Memetic Mutation: The fanbase itself has a lot of its own personal inside jokes that certainly behave like this in the community.
The Raygun, a parody of poorly made suggestions for features in DROD. It even got official recognition and Beethro got a Raygun in a bonus level of TSS; you can even get a bonus assets pack so you can use it in your holds!
Ketchup & Puppies. For some odd reason, one of the first custom holds was a little creation involving these two objects, with no puzzles in sight. Ever since, the combination of Ketchup & Puppies is not soon to be forgotten.
The H+S Effect/Curse/Syndrome/Phenomenon. Essentially, any time you post in the Hints and Solutions board on the Caravel Forums, only to figure out the room moments after posting. This can be very frustrating if you're someone from the future with the same problem and don't get the curse to hit you. Some people get this chronically; Hilarity Ensues then.
Scrappy Mechanic: Percentage damage in DROD RPG. In holds that contain hot tiles or Aumtlich (which remove 5% and 50% of your HP, respectively), you have to keep your HP as low as possible to limit the damage. This means leaving potions untaken and, when you need to regain HP, running round to take exactly as much as necessary. This is not a big problem in the main Tendry's Tale hold — it contains only one Aumtlich, directly after a huge Flunky Boss battle that will leave you very low on HP anyway, so it's more a one-off trap for the unwary than anything else. But some usermade holds contain far more of these elements.
Stealth Pun: The Living Tar (literally, tar that is alive) might be one on a part of the phrase "Beat the living tar out of him."
That One Achievement: With the advent of Challenges come TSS, of course a few of them would cause ire.
JtRH - Unnecessary Complications: In Level 2 4E, you have to clear the room and don't move Halph until the western door is open, don't break any crumbly walls, and don't kill any queens until all doors are open. These arbitrary things make the room incredibly difficult; in fact, most actually rely on a glitch that lets you kill a few select queens so they can get the challenge and be done with it.

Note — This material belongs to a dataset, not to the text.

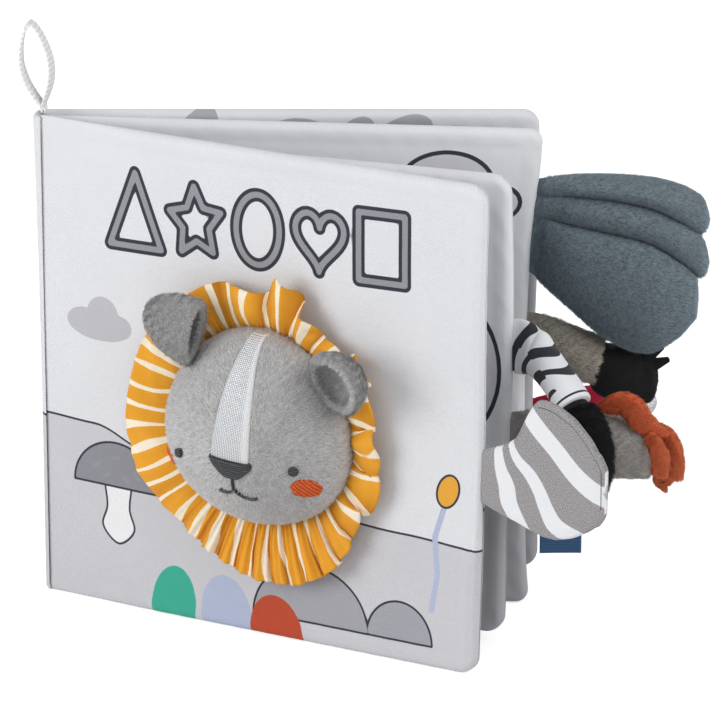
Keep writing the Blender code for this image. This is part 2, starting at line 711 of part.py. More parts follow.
def stuffing(name, route, parent, first=2, last=-1, **lie):
    """The filling of a stuffed tube."""
    rings = tail_rings(route, TAIL_WALL + STUFFING_GAP, **lie)[first:last]
    return loft(name, rings, WADDING, parent)


def tail_hinge(name, leaf, parent, z):
    """The empty on a tail's seam, at the fore-edge of its leaf."""
    return empty(name, (leaf.edge_at(z) + TAIL_SETBACK, 0, z), parent)


# A tail's flattened end in the seam: how far along, how tall and how thick, as shares of
# TAIL_ROOT_HALF, the root's half height and TAIL_ROOT_HALF
SEAM_SHARES = ((-0.8, 0.9, 0.5), (0.0, 1.0, 1.0))


def seam(half_height, up=0):
    """The first points of a tail's route: a flattened end in the seam, rounded on its hinge."""
    return np.array(
        [
            (TAIL_ROOT_HALF * back, 0, up, half_height * tall, TAIL_ROOT_HALF * thick)
            for back, tall, thick in SEAM_SHARES
        ]
    )


def neck(route):
    """The first points of what is sewn into a tube's end: a plug that fits its mouth."""
    end, before = route[-1], route[-2]
    ahead = (end - before)[:3] / np.linalg.norm((end - before)[:3])
    fit = end[3:] - TAIL_WALL - STUFFING_GAP
    inside = np.concatenate([end[:3] - ahead * NECK_DEPTH, fit])
    outside = np.concatenate([end[:3] + ahead * 2 * GAP, fit])
    return np.array([inside, outside])


def from_end(route, shares, length, half_height, half_thickness):
    """A route that goes on from the end of another one."""
    onward = scaled(shares, length, half_height, half_thickness)
    onward[:, :3] += route[-1, :3]
    return np.concatenate([neck(route), onward])


# The leaf tail's upper and lower outline over its length, as shares of LEAF_TAIL_REACH
LEAF_TAIL_ALONG_SHARES = (0.0, 0.13, 0.24, 0.38, 0.47, 0.58, 0.72, 0.85, 0.97, 1.0)
LEAF_TAIL_UPPER_SHARES = (0.35, 0.42, 0.52, 0.85, 1.0, 1.0, 0.88, 0.75, 0.52, 0.40)
LEAF_TAIL_LOWER_SHARES = (-0.38, -0.45, -0.50, -0.58, -0.63, -0.64, -0.58, -0.47, -0.34, -0.24)
LEAF_TAIL_ACROSS_SHARES = (0.0, 0.06, 0.2, 0.8, 0.94, 1.0)
LEAF_TAIL_EDGE_SHARE = 0.3
LEAF_TAIL_FILM_SHARES = (0.4, 0.8)
LEAF_TAIL_FILM_HEIGHT_SHARE = 0.55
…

TCB - Whodunnit?: The concept itself is simple; you kill 186th guide, and then activate a cutscene for it later in The Fork. The problem is, you can't just go ahead and axe her later, and then go to the fork. No, you have to kill her when you're going through her level—she disappears otherwise. So you're left going ahead and killing her when you finish the level. Except... There's several intermittent levels inbetween when you kill her and when you activate the cutscene for killing her. So unless you did this on your first playthrough, you will be playing both Uncturage levels. Again. Made worse because TCB is not just a "sit back and relax" hold—you need to put brain power into clearing each and every room, so this can very easily become a marathon. It's telling that in a sea of those few puzzles and other difficult achievements, including mastering the hold this achievement resides in, this is one of the least obtained achievements in the Steam version of DROD.
GateB - Charge First, Think Later: In Daskeros Tower 4N, you have to clear the room before you lower the blue doors (which drop when you clear the rest of the level). Problem is, this is meant to be theoretically impossible so as to enforce clearing the level before reaching the exit, which is just beyond this room. Of course, it isn't; with expert movement and manipulation, one can clear the room all the same, letting you skip doing the rest of Daskeros Tower, but if you're a newbie, the game's target audience, this will be a pain.
Consensus says that Levels 8 and 13 of King Dugan's Dungeon definitely fall into this state, and there are also particularly nasty rooms spread throughout the series.
In Journey to Rooted Hold, it's Level 22, an exhausting run through several large horde rooms. Most of these don't require normal completion (i.e. killing all monsters in the same visit) but just getting through them so you can reach a different entrance and set off bombs. Yet somehow, just getting through these rooms is harder than completing rooms on other levels!
Some user-made holds are infamously difficult. Gigantic Jewel Lost comes to mind.
The official level set Beethro's Teacher consists entirely of Those Six Levels.
The Second Sky brings several. Shattered Mine, Temporal Anomaly, Experiment of Ages, Rapid Fortification, and Mother of All Roaches all fall under this category, and not even some of the bonus levels are immune; TSS has become rather infamous among players for having a surplus of Brutal Bonus Levels, especiallyDarts.
That One Puzzle: Each game has one or more rooms that have acquired particular infamy. This list uses DROD's usual coordinate system, e.g. "1E" means the room once east of the level entrance.
King Dugan's Dungeon: Eighth Level, 7S3E. Just mention "three tar mothers" to any DROD veteran and they'll instantly know which room you mean.
Journey to Rooted Hold: Sixteenth Level, 2S2E. A grid of obstacles interlaced with rock golems — enemies that leave piles of rock when you kill them. It's extremely difficult to avoid these clogging up the grid.
The City Beneath: Abyssian Fortress, 2S. Tarstuff clearing on a small platform, giving Beethro very limited mobility.
The Second Sky has quite a few. Shattered Mine 1E, Eye of the Storm 1E, WBCEND/Caber Testing Area 3S1E, Lemming Beach 2S4E, and Rapid Fortification 3S2E have all stumped many players.